▶ **COLLECTED DATA**

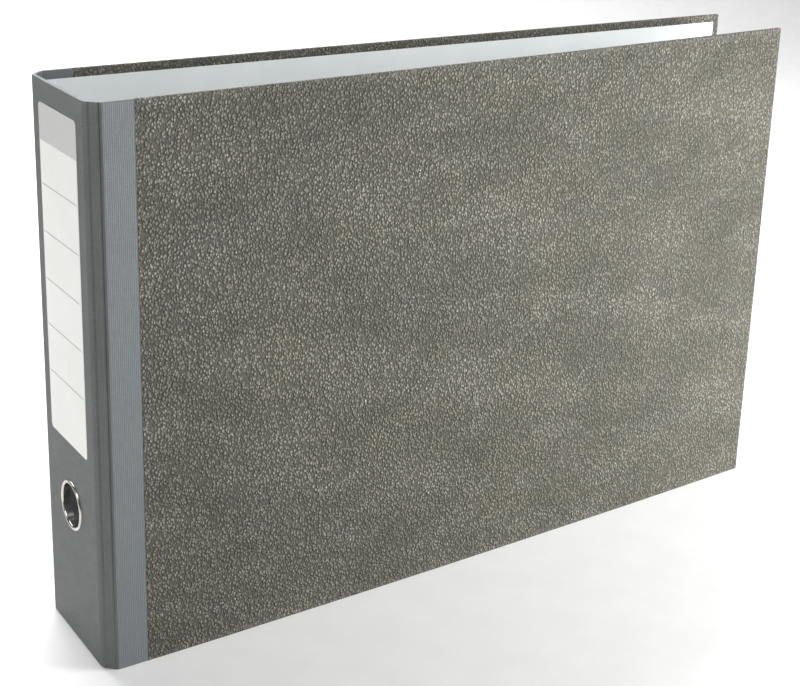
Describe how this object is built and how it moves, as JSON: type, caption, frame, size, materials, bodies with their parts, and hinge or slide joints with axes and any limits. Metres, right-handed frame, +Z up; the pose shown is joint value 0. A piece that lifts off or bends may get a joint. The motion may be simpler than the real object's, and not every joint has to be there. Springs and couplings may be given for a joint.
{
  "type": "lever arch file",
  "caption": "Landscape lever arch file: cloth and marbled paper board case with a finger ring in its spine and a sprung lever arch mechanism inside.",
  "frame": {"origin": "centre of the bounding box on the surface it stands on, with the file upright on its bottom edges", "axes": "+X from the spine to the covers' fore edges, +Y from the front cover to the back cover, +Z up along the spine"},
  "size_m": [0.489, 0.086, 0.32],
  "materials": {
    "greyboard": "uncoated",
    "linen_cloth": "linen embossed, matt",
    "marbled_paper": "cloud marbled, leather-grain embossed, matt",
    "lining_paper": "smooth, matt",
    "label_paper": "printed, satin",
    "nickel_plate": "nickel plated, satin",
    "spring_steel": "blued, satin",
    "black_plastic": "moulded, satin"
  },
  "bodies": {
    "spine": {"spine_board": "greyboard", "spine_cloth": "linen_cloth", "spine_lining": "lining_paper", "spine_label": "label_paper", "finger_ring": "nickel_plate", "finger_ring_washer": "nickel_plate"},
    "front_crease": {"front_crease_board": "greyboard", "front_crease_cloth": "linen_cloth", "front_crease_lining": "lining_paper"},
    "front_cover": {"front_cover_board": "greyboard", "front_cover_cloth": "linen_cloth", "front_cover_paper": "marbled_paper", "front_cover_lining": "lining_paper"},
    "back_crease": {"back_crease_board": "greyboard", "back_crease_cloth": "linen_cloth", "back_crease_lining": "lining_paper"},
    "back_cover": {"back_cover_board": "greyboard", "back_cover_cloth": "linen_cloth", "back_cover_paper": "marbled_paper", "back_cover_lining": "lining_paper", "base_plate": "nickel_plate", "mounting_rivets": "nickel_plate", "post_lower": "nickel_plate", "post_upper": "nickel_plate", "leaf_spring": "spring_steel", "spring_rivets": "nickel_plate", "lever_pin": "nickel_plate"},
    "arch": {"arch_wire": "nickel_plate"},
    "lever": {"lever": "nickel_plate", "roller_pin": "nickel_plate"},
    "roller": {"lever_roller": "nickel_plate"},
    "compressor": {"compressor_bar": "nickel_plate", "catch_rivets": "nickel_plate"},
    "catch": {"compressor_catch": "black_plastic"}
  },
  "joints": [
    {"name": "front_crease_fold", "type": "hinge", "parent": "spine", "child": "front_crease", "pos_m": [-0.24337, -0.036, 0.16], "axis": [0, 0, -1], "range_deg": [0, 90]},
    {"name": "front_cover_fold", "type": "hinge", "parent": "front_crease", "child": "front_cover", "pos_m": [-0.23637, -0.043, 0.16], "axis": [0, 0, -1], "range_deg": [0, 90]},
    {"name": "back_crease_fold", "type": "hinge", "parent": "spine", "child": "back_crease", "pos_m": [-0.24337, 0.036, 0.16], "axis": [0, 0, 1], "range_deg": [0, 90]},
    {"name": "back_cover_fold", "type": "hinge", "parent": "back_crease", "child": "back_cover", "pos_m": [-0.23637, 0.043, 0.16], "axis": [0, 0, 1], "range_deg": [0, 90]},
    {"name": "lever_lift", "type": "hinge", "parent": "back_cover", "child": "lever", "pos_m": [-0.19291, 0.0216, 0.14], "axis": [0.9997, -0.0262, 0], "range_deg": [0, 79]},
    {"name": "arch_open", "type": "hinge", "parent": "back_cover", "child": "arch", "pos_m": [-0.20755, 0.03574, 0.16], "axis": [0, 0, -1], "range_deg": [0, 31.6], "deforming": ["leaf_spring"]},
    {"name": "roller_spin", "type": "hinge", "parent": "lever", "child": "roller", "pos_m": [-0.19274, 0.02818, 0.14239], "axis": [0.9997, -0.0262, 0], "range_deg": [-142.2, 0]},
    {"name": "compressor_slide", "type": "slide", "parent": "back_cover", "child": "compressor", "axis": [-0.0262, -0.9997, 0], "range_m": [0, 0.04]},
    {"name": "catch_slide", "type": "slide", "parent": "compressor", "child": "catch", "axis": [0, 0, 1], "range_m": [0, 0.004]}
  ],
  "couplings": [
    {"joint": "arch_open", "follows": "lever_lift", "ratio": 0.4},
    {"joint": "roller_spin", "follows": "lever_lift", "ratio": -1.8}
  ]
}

▶ **TASK TO CARRY OUT**
Each line of the listing should be copied exactly.

▶ **RESULT**
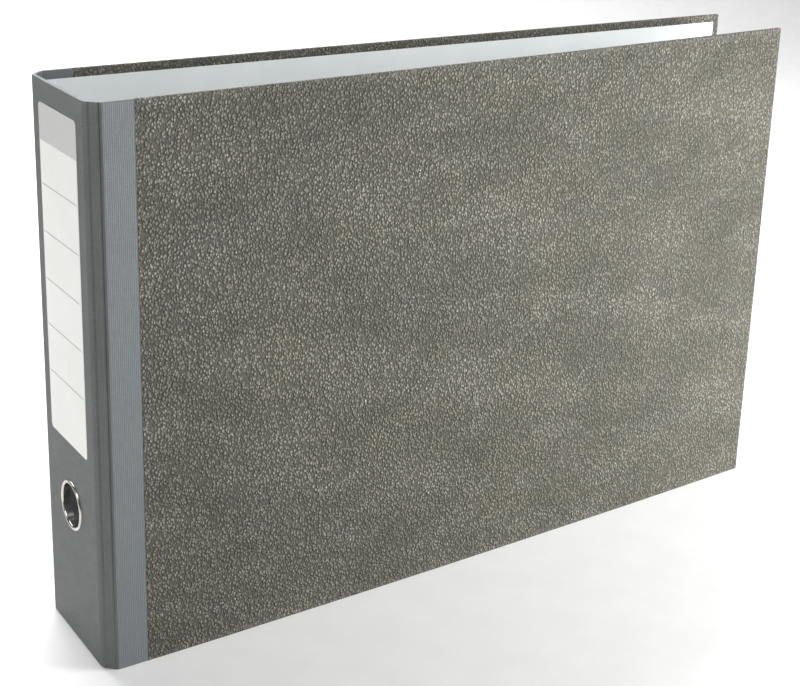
Describe how this object is built and how it moves, as JSON: type, caption, frame, size, materials, bodies with their parts, and hinge or slide joints with axes and any limits. Metres, right-handed frame, +Z up; the pose shown is joint value 0. A piece that lifts off or bends may get a joint. The motion may be simpler than the real object's, and not every joint has to be there. Springs and couplings may be given for a joint.
{
  "type": "lever arch file",
  "caption": "Landscape lever arch file: cloth and marbled paper board case with a finger ring in its spine and a sprung lever arch mechanism inside.",
  "frame": {"origin": "centre of the bounding box on the surface it stands on, with the file upright on its bottom edges", "axes": "+X from the spine to the covers' fore edges, +Y from the front cover to the back cover, +Z up along the spine"},
  "size_m": [0.489, 0.086, 0.32],
  "materials": {
    "greyboard": "uncoated",
    "linen_cloth": "linen embossed, matt",
    "marbled_paper": "cloud marbled, leather-grain embossed, matt",
    "lining_paper": "smooth, matt",
    "label_paper": "printed, satin",
    "nickel_plate": "nickel plated, satin",
    "spring_steel": "blued, satin",
    "black_plastic": "moulded, satin"
  },
  "bodies": {
    "spine": {"spine_board": "greyboard", "spine_cloth": "linen_cloth", "spine_lining": "lining_paper", "spine_label": "label_paper", "finger_ring": "nickel_plate", "finger_ring_washer": "nickel_plate"},
    "front_crease": {"front_crease_board": "greyboard", "front_crease_cloth": "linen_cloth", "front_crease_lining": "lining_paper"},
    "front_cover": {"front_cover_board": "greyboard", "front_cover_cloth": "linen_cloth", "front_cover_paper": "marbled_paper", "front_cover_lining": "lining_paper"},
    "back_crease": {"back_crease_board": "greyboard", "back_crease_cloth": "linen_cloth", "back_crease_lining": "lining_paper"},
    "back_cover": {"back_cover_board": "greyboard", "back_cover_cloth": "linen_cloth", "back_cover_paper": "marbled_paper", "back_cover_lining": "lining_paper", "base_plate": "nickel_plate", "mounting_rivets": "nickel_plate", "post_lower": "nickel_plate", "post_upper": "nickel_plate", "leaf_spring": "spring_steel", "spring_rivets": "nickel_plate", "lever_pin": "nickel_plate"},
    "arch": {"arch_wire": "nickel_plate"},
    "lever": {"lever": "nickel_plate", "roller_pin": "nickel_plate"},
    "roller": {"lever_roller": "nickel_plate"},
    "compressor": {"compressor_bar": "nickel_plate", "catch_rivets": "nickel_plate"},
    "catch": {"compressor_catch": "black_plastic"}
  },
  "joints": [
    {"name": "front_crease_fold", "type": "hinge", "parent": "spine", "child": "front_crease", "pos_m": [-0.24337, -0.036, 0.16], "axis": [0, 0, -1], "range_deg": [0, 90]},
    {"name": "front_cover_fold", "type": "hinge", "parent": "front_crease", "child": "front_cover", "pos_m": [-0.23637, -0.043, 0.16], "axis": [0, 0, -1], "range_deg": [0, 90]},
    {"name": "back_crease_fold", "type": "hinge", "parent": "spine", "child": "back_crease", "pos_m": [-0.24337, 0.036, 0.16], "axis": [0, 0, 1], "range_deg": [0, 90]},
    {"name": "back_cover_fold", "type": "hinge", "parent": "back_crease", "child": "back_cover", "pos_m": [-0.23637, 0.043, 0.16], "axis": [0, 0, 1], "range_deg": [0, 90]},
    {"name": "lever_lift", "type": "hinge", "parent": "back_cover", "child": "lever", "pos_m": [-0.19291, 0.0216, 0.14], "axis": [0.9997, -0.0262, 0], "range_deg": [0, 79]},
    {"name": "arch_open", "type": "hinge", "parent": "back_cover", "child": "arch", "pos_m": [-0.20755, 0.03574, 0.16], "axis": [0, 0, -1], "range_deg": [0, 31.6], "deforming": ["leaf_spring"]},
    {"name": "roller_spin", "type": "hinge", "parent": "lever", "child": "roller", "pos_m": [-0.19274, 0.02818, 0.14239], "axis": [0.9997, -0.0262, 0], "range_deg": [-142.2, 0]},
    {"name": "compressor_slide", "type": "slide", "parent": "back_cover", "child": "compressor", "axis": [-0.0262, -0.9997, 0], "range_m": [0, 0.04]},
    {"name": "catch_slide", "type": "slide", "parent": "compressor", "child": "catch", "axis": [0, 0, 1], "range_m": [0, 0.004]}
  ],
  "couplings": [
    {"joint": "arch_open", "follows": "lever_lift", "ratio": 0.4},
    {"joint": "roller_spin", "follows": "lever_lift", "ratio": -1.8}
  ]
}